ANCIENT local traditions were brought to life in the area at the weekend.

Oldfields Farm at Frith Common, where the popular Oldfields cider is produced, hosted a wassail on Friday, January 12, a centuries-old tree blessing ritual that is said to help promote the growth of cider apples.

With all the tickets having sold out before the event, it was no surprise that a large crowd braved the cold, winter night to see the archaic ceremony take place.

After filling up on beer, cider and locally sourced food, locals were invited to take part in an atmospheric, torch-lit procession from the cider shop, through an intricate willow archway and into the farm’s working orchard.

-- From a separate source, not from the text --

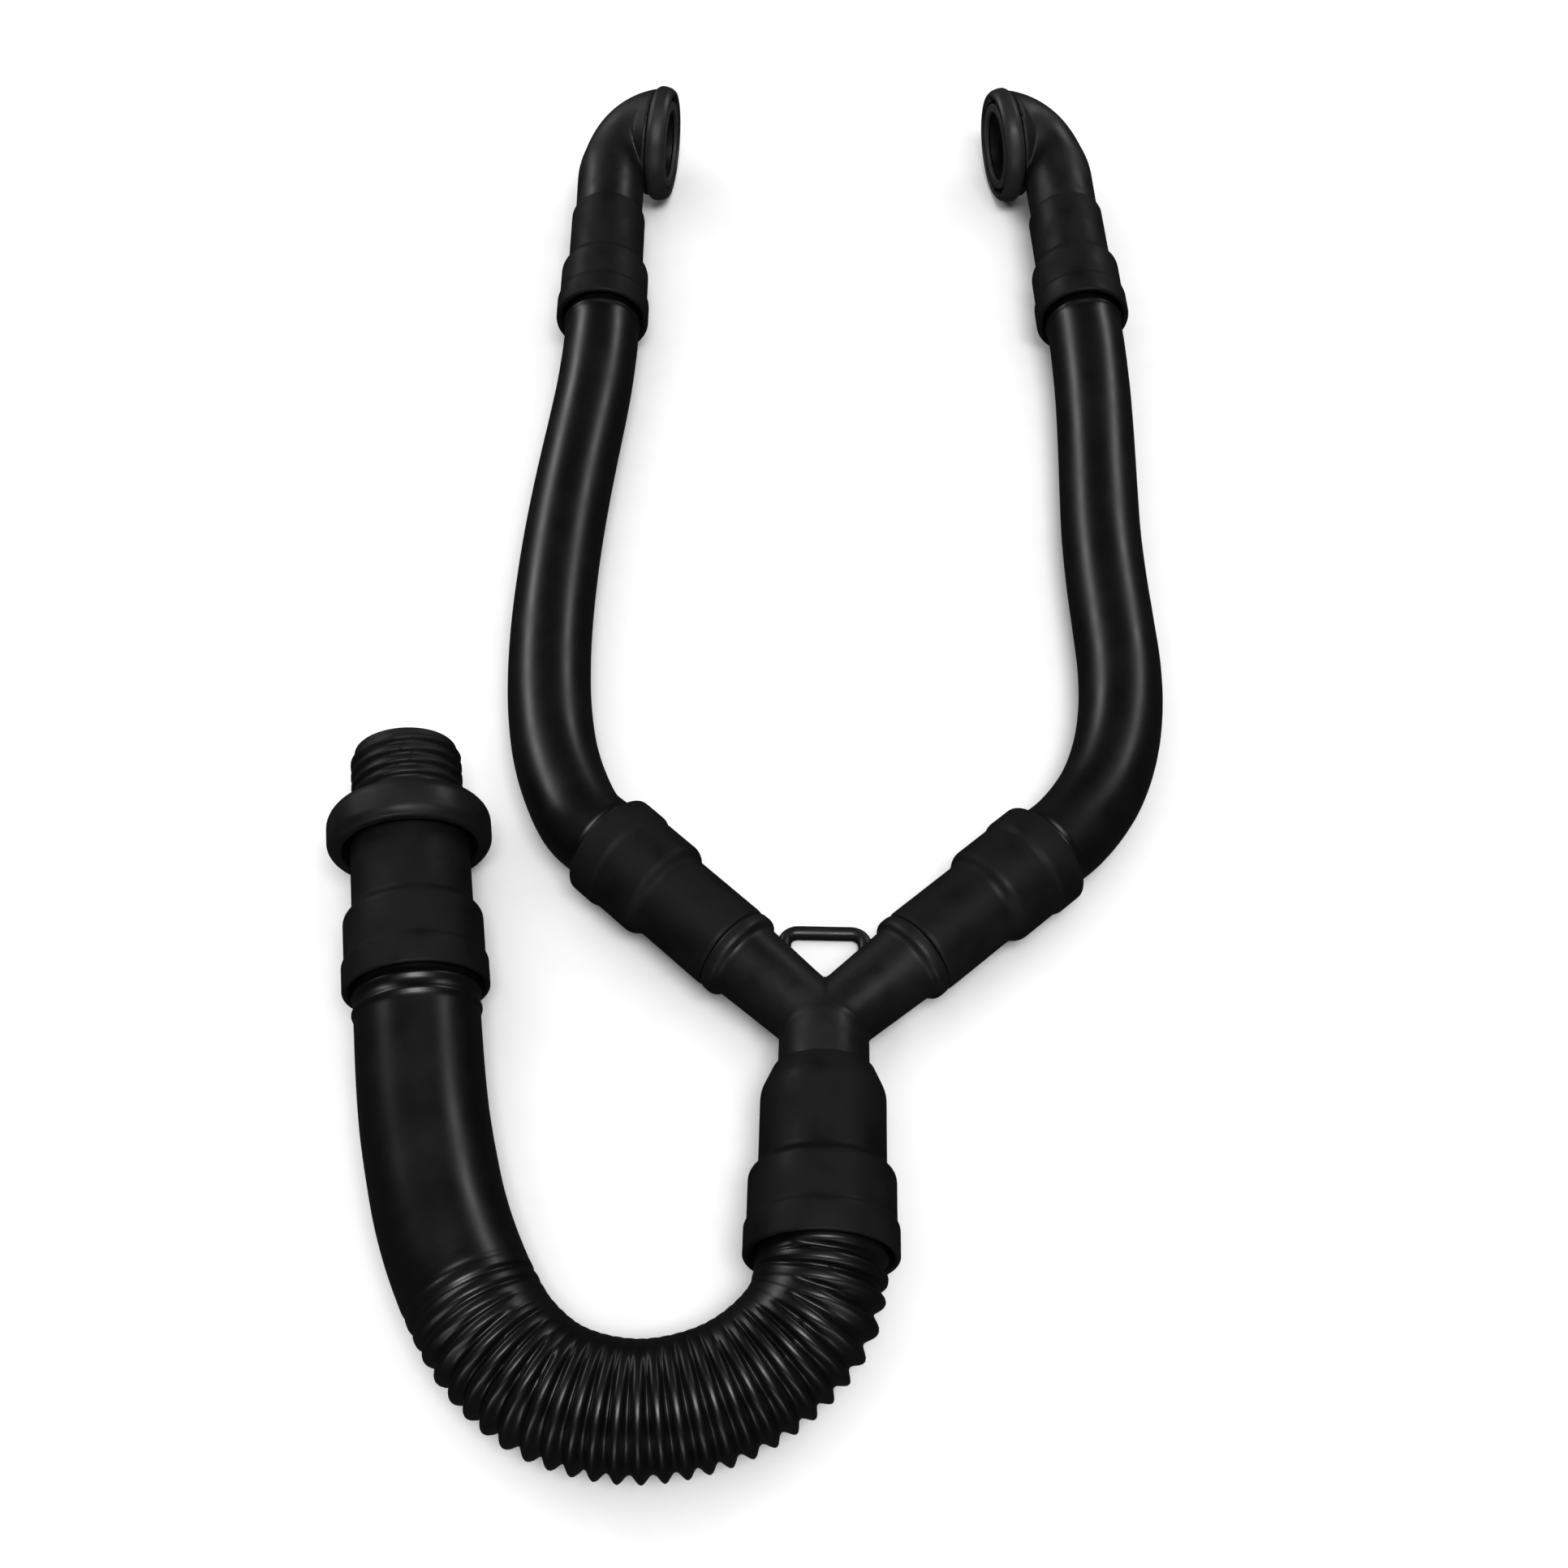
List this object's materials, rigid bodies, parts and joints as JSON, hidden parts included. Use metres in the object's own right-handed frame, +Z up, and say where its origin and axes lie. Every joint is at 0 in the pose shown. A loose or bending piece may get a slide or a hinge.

The crowd gathered in a circle around a specially selected tree that was to be celebrated as a representative of all the trees in the orchard.

Josh Thompson, a member of the family which has owned Oldfields since the 1960s, took charge of the ritual alongside his fellow morris men from the Leominster Morris.

A holly bough was first burned, representing the rebirth of the sun after the winter months, with a ‘fire of eternal renewal’ being set ablaze before being instantly extinguished and saved for next year, after which the audience was invited to light twelve bonfires on the edge of the circle, symbolising the twelve months of the year, the twelve hours of the day and the twelve disciples of Jesus Christ.

After lighting the fires, a libation of the previous year’s cider was offered to the tree in the hopes of encouraging a good yield of apples.

The audience was then encouraged to shout and scream whilst a shotgun was fired to scare off the evil spirits that were said to inhabit the orchard.

Two morris dances were then displayed before the audience left the orchard and returned to the cider shop to close off the evening with more dancing and a performance of the Mummers play, a folk play depicting St George battling a variety of enemies who are slain and resurrected.

Whilst the wassail came to a close after the play, the merriment lasted late into the evening with members of the Leominster Morris sitting down with locals and playing a variety of traditional tunes in the cider shop.